# He lied about his occupation - should we split?



## Una27

Hi all

I am new here and english is not my first language, so please forgive my mistakes. I need help, a second opinion on what to do.

I am 42, working as a manager. We have met a year ago on the net, playing some stupid game, and slowly we were spending all the time on MSN together. He told me that he works as an instructor in the army - and I bought it. Few months later we met in person and by that time we were in love with each other. It was a beautiful love story, we spent all the time on MSN or he would come for the weekend (we lived 400km apart). Few months later he had quit his job and moved in with me. With the recession hitting hard, he could not find a job in my town, so I was working and he did all the houseworks. Everything was nice for six months, he is kind and loving and we were happy together. I do believe he loves me and he wants to stay in this relationship.

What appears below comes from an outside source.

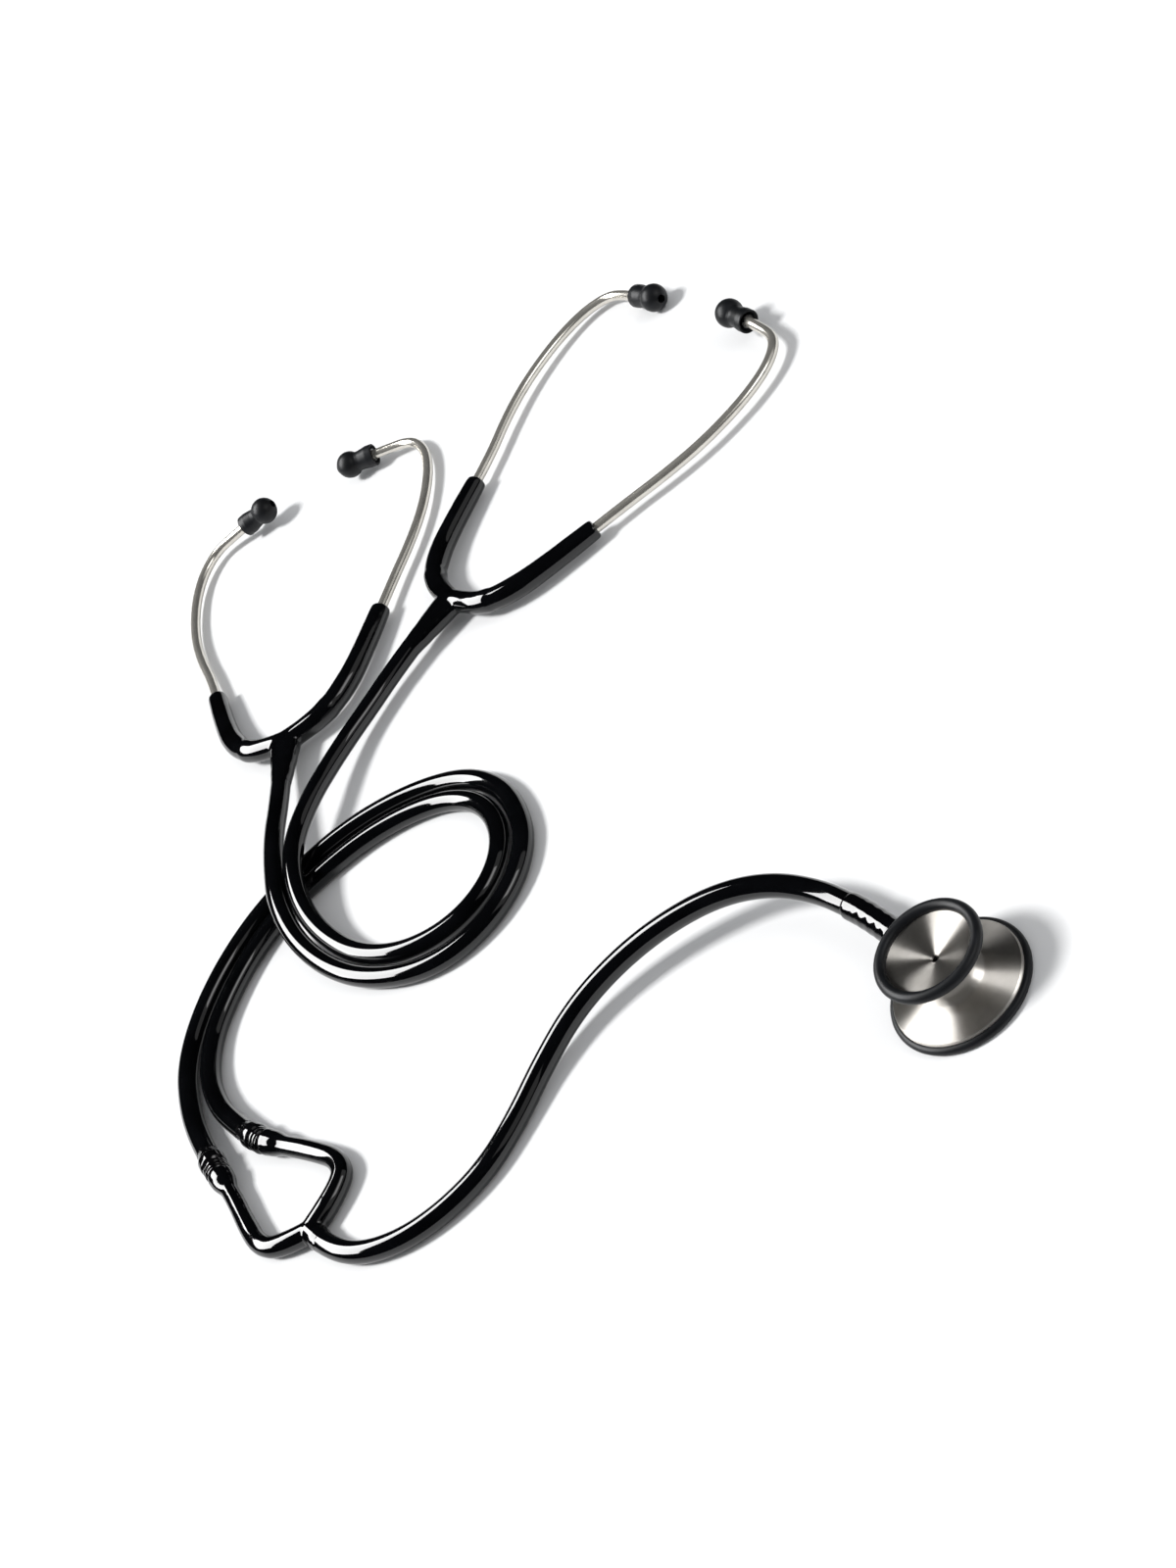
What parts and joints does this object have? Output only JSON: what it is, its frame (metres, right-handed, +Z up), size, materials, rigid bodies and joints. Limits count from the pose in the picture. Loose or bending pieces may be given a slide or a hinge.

But... a few days ago I found out that he lied to me about his occupation and his former job. He was a worker in construction, and never worked in the army. I confronted him and he confessed that he told me all those lies in order to "look better in my eyes". 

I feel betrayed and stupid for trusted him and I don't know what to do.


----------



## ChrisInNOVA

You know exactly what to do:

Get rid of him.

You can't trust him.

Work is such a big deal to men - they wrap up their personal worth in what they do for a living.

He lied to you about that. 

Think about what that means.


----------



## sbbs

:iagree:

He lied to you very early on about something important. If he's starting out like this, what do you think he'll be like later on? 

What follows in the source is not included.